GIVEN TASK: Among the entries below, please repeat exactly and only the lines from the line containing "for node in" to the line containing "imported = [obj", both lines included.

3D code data
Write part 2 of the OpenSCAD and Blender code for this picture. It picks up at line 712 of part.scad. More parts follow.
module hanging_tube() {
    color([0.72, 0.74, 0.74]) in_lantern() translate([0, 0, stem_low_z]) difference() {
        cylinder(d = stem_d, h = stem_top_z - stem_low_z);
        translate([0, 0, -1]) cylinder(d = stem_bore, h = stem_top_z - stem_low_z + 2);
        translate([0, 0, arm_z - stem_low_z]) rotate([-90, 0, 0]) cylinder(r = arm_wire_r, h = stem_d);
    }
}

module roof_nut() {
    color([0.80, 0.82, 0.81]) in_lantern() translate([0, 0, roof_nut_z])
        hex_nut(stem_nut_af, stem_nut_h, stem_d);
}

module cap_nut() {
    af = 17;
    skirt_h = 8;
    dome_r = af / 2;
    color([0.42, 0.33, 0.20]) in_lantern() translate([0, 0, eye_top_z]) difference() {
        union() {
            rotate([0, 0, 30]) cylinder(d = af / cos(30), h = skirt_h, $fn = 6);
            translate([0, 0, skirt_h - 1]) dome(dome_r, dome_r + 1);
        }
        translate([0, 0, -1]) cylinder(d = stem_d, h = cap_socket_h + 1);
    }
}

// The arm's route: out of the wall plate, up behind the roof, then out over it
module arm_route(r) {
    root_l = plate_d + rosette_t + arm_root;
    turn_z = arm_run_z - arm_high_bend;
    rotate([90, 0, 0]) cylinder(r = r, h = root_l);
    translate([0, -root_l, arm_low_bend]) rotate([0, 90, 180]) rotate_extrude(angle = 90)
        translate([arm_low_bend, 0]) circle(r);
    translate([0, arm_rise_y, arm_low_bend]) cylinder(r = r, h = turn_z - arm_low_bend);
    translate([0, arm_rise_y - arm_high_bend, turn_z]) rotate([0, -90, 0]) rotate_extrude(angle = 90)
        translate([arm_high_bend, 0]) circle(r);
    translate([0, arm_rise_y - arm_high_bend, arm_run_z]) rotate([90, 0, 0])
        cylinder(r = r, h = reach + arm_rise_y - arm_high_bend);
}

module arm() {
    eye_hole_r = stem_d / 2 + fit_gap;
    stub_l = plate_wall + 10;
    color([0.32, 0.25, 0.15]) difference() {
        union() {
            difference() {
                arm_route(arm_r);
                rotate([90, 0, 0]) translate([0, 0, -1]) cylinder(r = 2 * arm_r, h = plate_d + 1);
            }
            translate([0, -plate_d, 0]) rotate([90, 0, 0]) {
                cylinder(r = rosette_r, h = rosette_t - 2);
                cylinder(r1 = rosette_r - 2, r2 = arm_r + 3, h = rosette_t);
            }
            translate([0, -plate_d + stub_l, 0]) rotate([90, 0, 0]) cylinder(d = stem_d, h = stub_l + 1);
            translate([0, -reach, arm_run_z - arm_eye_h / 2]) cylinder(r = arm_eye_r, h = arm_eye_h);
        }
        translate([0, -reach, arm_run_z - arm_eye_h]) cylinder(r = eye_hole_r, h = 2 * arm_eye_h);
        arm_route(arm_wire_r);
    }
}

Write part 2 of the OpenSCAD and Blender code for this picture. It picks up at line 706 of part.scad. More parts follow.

---

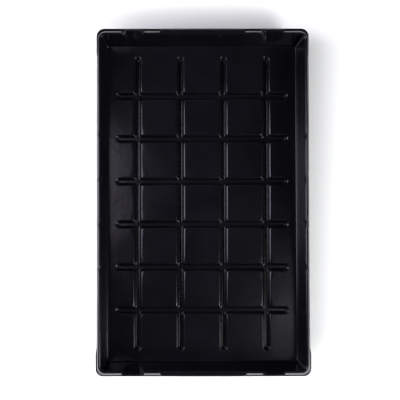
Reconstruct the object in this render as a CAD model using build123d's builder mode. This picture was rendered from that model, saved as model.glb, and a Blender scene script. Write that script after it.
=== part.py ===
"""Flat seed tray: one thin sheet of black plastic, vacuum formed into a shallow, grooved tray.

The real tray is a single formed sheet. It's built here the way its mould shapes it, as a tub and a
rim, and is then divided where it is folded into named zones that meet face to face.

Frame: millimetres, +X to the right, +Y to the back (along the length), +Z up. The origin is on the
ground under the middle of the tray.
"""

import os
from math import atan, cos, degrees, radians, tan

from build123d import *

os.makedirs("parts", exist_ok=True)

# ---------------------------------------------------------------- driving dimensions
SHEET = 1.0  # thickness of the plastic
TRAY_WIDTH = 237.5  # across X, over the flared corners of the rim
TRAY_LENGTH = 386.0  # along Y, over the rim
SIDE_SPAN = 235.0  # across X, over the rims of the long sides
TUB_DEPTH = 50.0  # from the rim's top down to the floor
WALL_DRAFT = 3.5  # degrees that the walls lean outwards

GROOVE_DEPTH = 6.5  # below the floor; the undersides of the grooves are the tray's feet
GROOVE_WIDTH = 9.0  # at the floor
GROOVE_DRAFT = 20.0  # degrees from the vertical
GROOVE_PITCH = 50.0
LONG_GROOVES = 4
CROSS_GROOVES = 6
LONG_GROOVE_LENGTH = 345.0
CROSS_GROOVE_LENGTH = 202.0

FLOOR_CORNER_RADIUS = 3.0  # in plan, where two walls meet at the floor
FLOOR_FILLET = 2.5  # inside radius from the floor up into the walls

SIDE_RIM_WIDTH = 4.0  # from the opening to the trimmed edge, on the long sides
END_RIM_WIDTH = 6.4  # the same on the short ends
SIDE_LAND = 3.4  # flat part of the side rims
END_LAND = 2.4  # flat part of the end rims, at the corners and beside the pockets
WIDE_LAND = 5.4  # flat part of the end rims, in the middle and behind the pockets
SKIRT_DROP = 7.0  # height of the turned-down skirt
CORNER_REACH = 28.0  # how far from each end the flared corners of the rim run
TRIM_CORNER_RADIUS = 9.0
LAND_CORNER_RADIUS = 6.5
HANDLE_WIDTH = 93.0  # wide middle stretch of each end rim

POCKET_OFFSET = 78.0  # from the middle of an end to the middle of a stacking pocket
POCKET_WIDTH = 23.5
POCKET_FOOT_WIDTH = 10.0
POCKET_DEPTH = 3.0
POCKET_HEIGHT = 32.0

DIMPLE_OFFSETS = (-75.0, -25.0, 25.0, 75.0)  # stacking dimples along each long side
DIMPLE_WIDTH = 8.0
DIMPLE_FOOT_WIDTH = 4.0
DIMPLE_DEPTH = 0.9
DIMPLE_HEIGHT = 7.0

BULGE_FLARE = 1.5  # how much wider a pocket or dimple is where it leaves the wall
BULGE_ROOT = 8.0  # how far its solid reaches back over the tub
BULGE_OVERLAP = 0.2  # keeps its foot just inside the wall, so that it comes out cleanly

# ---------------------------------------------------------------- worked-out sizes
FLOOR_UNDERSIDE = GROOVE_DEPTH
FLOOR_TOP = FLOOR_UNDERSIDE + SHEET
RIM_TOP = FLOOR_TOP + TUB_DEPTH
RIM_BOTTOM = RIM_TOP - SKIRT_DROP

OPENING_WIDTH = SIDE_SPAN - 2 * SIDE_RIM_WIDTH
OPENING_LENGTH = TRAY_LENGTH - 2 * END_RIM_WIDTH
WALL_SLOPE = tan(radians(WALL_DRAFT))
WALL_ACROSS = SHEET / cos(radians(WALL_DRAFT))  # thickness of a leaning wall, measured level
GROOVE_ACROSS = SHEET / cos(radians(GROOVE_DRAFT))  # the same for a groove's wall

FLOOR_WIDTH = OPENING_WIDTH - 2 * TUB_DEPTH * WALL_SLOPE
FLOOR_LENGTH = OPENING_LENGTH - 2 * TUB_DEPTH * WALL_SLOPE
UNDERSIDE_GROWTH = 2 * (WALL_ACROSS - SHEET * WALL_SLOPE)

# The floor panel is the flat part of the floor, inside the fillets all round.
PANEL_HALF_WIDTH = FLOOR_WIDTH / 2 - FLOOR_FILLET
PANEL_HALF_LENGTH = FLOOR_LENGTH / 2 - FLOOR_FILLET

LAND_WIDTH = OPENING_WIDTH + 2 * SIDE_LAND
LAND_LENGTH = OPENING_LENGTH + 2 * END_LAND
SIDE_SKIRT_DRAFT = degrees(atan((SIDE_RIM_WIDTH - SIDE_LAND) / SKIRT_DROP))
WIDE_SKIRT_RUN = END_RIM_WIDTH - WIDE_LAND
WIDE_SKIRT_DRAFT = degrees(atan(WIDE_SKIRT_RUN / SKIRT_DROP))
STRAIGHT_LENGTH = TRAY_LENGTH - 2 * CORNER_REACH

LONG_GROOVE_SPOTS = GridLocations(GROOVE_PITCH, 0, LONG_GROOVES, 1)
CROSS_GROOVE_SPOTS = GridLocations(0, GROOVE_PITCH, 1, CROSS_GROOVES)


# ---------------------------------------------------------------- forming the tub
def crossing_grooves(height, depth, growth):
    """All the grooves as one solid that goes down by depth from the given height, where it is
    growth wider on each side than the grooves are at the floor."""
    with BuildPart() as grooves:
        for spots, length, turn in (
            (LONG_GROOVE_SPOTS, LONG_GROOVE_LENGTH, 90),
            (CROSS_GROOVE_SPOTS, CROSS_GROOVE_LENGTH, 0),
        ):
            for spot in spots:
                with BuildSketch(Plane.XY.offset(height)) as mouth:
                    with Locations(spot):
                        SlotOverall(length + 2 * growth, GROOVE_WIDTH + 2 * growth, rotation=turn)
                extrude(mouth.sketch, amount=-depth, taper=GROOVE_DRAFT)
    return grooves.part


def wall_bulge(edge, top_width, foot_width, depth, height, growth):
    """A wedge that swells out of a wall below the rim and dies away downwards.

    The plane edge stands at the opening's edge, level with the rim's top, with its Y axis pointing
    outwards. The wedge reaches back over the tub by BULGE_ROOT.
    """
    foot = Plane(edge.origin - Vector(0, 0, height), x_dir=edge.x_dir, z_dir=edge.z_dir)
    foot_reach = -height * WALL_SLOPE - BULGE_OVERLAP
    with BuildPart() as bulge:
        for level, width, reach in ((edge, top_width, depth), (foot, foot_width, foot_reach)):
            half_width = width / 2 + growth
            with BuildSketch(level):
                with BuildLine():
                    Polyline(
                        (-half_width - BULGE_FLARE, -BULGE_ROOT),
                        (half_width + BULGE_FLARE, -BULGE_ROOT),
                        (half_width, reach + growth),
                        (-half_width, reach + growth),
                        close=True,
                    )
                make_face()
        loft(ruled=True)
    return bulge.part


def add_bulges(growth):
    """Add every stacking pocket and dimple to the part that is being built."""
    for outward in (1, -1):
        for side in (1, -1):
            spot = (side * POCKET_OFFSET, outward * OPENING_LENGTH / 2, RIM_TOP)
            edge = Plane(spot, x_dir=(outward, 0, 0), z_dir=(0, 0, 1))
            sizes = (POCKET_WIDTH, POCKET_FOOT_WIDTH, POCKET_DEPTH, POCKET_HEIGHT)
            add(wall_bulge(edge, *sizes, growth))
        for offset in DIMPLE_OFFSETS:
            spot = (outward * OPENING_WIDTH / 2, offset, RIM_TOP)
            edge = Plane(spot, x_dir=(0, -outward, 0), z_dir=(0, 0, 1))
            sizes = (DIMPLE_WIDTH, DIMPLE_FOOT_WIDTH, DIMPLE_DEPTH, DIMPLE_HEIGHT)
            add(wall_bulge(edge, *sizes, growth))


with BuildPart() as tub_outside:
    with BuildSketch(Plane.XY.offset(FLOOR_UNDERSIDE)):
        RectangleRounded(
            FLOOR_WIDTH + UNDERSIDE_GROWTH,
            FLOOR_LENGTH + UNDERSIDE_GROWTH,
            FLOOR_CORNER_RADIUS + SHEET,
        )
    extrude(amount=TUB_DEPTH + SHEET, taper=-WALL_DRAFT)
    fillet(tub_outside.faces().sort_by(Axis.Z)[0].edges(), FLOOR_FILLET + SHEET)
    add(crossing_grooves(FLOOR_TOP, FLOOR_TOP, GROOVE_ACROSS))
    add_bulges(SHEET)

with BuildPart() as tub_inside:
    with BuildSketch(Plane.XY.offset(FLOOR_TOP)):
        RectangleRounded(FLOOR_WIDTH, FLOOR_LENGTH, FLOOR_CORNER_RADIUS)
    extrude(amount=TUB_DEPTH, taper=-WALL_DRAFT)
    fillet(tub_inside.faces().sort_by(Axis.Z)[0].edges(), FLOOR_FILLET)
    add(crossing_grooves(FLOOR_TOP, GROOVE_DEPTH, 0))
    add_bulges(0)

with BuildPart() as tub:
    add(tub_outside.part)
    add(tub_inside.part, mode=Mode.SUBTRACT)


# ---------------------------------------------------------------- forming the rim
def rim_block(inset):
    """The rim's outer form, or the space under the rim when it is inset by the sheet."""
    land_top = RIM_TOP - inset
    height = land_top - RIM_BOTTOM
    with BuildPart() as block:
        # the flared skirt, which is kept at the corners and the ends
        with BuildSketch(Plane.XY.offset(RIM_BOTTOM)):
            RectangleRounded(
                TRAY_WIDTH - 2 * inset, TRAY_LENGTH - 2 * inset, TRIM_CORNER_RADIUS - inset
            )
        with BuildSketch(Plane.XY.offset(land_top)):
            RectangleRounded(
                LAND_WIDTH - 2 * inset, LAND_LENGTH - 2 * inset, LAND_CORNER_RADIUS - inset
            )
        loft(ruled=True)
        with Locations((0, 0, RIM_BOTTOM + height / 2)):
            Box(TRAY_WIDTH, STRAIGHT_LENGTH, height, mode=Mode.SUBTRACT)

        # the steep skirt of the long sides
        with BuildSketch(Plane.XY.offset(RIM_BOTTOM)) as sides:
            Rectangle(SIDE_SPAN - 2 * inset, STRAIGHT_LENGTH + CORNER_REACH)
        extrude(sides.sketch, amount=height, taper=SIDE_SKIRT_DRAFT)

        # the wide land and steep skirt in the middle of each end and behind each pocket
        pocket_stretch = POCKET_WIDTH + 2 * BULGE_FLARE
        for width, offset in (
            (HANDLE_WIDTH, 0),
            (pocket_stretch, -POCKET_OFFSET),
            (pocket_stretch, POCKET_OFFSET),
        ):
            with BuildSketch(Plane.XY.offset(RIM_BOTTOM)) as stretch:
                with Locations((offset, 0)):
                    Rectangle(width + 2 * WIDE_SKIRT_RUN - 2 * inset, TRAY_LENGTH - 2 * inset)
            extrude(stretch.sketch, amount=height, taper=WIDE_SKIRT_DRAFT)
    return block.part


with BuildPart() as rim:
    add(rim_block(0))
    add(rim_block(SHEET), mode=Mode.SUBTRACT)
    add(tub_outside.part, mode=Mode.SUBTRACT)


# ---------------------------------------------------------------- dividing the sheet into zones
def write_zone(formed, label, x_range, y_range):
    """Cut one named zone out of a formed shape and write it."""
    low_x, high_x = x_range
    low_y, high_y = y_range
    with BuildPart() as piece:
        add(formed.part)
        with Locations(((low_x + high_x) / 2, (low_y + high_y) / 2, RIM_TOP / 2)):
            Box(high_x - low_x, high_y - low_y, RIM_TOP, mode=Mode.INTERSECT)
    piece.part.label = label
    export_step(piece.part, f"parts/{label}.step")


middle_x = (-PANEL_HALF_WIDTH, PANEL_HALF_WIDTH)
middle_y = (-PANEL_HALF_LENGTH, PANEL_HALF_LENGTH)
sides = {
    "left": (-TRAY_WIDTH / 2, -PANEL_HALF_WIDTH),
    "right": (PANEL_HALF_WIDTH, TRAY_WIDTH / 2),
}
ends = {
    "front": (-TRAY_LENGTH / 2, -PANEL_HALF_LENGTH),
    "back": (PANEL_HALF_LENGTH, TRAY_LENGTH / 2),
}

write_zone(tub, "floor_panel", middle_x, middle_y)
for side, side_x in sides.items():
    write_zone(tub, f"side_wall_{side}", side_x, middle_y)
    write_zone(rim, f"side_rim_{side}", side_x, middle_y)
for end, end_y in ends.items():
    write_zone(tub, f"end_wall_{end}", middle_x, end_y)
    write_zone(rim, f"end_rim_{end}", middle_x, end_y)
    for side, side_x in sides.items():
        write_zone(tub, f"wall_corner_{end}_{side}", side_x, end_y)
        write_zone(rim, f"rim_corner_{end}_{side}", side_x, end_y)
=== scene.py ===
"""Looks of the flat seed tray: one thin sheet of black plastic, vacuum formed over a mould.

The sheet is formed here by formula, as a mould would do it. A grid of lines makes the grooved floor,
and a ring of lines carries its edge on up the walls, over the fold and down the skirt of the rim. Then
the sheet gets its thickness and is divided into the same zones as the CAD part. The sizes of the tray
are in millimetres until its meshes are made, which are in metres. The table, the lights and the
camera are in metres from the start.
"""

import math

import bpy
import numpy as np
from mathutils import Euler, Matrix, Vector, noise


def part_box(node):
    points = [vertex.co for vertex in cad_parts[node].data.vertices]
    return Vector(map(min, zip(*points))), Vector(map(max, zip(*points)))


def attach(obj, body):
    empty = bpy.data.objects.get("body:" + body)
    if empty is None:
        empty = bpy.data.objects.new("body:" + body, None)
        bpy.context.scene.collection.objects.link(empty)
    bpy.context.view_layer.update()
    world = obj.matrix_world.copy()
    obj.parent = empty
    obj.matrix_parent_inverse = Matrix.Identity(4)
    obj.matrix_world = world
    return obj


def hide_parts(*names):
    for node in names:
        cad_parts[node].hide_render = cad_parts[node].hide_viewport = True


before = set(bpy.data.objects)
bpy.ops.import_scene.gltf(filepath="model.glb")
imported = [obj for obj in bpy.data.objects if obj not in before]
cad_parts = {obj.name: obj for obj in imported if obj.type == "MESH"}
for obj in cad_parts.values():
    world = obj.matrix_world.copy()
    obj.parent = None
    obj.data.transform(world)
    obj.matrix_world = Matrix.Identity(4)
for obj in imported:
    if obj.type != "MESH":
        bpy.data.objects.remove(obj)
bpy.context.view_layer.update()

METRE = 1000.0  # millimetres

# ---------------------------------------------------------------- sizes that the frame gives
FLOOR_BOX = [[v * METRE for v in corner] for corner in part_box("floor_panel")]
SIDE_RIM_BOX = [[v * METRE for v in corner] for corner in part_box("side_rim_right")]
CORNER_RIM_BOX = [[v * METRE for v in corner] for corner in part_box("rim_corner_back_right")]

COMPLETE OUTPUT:
    for node in names:
        cad_parts[node].hide_render = cad_parts[node].hide_viewport = True


before = set(bpy.data.objects)
bpy.ops.import_scene.gltf(filepath="model.glb")
imported = [obj for obj in bpy.data.objects if obj not in before]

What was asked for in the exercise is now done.